Other digitisation challenges exist. For example, the diverse range of formats, from bound materials to film, audio, video, photographs, and more, are inherent characteristics of cultural artefacts. In addition, collections are growing rapidly, straining limited staff, compounding space restrictions, and increasing physical storage costs.

The five must-haves to digitise our cultural heritage artefacts

Successfully tackling these digitisation challenges requires five key capabilities.

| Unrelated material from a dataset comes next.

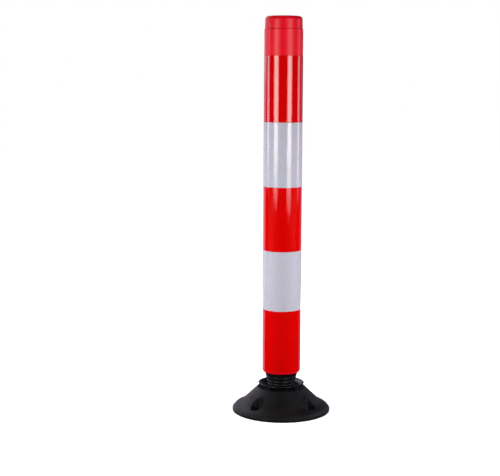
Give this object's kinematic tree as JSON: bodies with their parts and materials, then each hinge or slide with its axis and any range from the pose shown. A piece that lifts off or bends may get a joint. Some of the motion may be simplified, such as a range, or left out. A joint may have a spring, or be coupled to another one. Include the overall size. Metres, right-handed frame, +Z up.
{
  "type": "delineator post",
  "caption": "Flexible traffic delineator post: hollow tube with reflective film bands and a push-in cap, on a self-righting rubber neck and a screw-in flange in a round anchored rubber base.",
  "frame": {"origin": "centre of the base's underside, on the ground", "axes": "+Z up along the post, -Y towards the viewer; the anchors lie at 45 degrees between the X and Y axes and the film's seam faces +Y"},
  "size_m": [0.206, 0.206, 0.825],
  "materials": {
    "base_rubber": "satin",
    "zinc_steel": "zinc plated",
    "washer_nylon": "matte",
    "flange_plastic": "satin",
    "neck_rubber": "satin",
    "tube_red": "satin",
    "cap_red": "satin",
    "film_red": "gloss, with a fine retroreflective lattice",
    "film_white": "gloss, with a fine retroreflective lattice"
  },
  "bodies": {
    "base": {"base_body": "base_rubber", "socket_insert": "zinc_steel", "anchor_bush_1": "zinc_steel", "anchor_bush_2": "zinc_steel", "anchor_bush_3": "zinc_steel", "anchor_bush_4": "zinc_steel"},
    "washer": {"thrust_washer": "washer_nylon"},
    "flange": {"screw_flange": "flange_plastic", "lower_stud": "zinc_steel", "lower_washer": "zinc_steel", "lower_nut": "zinc_steel"},
    "neck": {"flex_neck": "neck_rubber"},
    "post": {"upper_stud": "zinc_steel", "upper_washer": "zinc_steel", "upper_nut": "zinc_steel", "post_tube": "tube_red", "top_cap": "cap_red", "film_red_low": "film_red", "film_white_low": "film_white", "film_red_mid": "film_red", "film_white_high": "film_white", "film_red_high": "film_red"}
  },
  "joints": [
    {"name": "post_rise", "type": "slide", "parent": "base", "child": "washer", "axis": [0, 0, 1], "range_m": [0, 0.02401]},
    {"name": "post_unscrew", "type": "hinge", "parent": "washer", "child": "flange", "pos_m": [0, 0, 0], "axis": [0, 0, 1], "range_deg": [0, 1080]},
    {"name": "lean_fore_aft", "type": "hinge", "parent": "flange", "child": "neck", "pos_m": [0, 0, 0.0686], "axis": [1, 0, 0], "range_deg": [-25, 25], "stiffness_Nm_per_rad": 60, "deforming": ["flex_neck"]},
    {"name": "lean_sideways", "type": "hinge", "parent": "neck", "child": "post", "pos_m": [0, 0, 0.0686], "axis": [0, 1, 0], "range_deg": [-25, 25], "stiffness_Nm_per_rad": 60}
  ],
  "couplings": [
    {"joint": "post_rise", "follows": "post_unscrew", "m_per_rad": 0.0012732}
  ]
}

  1. Specialised expertise. Handling our singular, irreplaceable historical assets mandates deep and highly specialised personnel. This expertise spans all personnel, from archivists to solution designers, and transportation and material handling specialists. Iron Mountain has a professional staff of archivists, librarians, and art handlers dedicated to preservation and customising an end-to-end solution across a diverse range of formats and conditions.
  2. Compliance. Image quality and digitisation standards, such as ISO 19264, METAMORFOZE, and FADGI, help shape digitisation requirements. To assist our customers, Iron Mountain has long-standing expertise in achieving compliance with archive standards and best practices.
  3. Long-term support. Collections are dynamic and growing. Thus, preservation and protection approaches must be flexible and scalable for the long term. With a 70-year history, Iron Mountain understands longevity and adaptability and is equipped with a wide range of preservation resources and expertise to meet customer needs today and for the future.
  4. Bespoke technical skills. Digitising cultural heritage artefacts requires unique technical skills in areas like systems, archival-level digital conversion, metadata, and digital storage. Iron Mountain resources are skilled in metadata practices for international standards and can scale using artificial intelligence (AI). These capabilities improve worldwide visibility, access, and research.
  5. Global reach. Worldwide presence is helpful to cultural heritage preservation, providing comprehensive coverage for the entire portfolio of cultural assets. That’s why Iron Mountain’s global footprint provides a unique advantage to organisations that preserve and protect cultural heritage artefacts.

Collectively and urgently, we need to take proactive steps to preserve and protect our history and singular cultural heritage assets. Protection and preservation rely on digitisation and special expertise. Iron Mountain is committed to and passionate about helping organisations protect our global cultural heritage artefacts and positively shape future generations for years to come.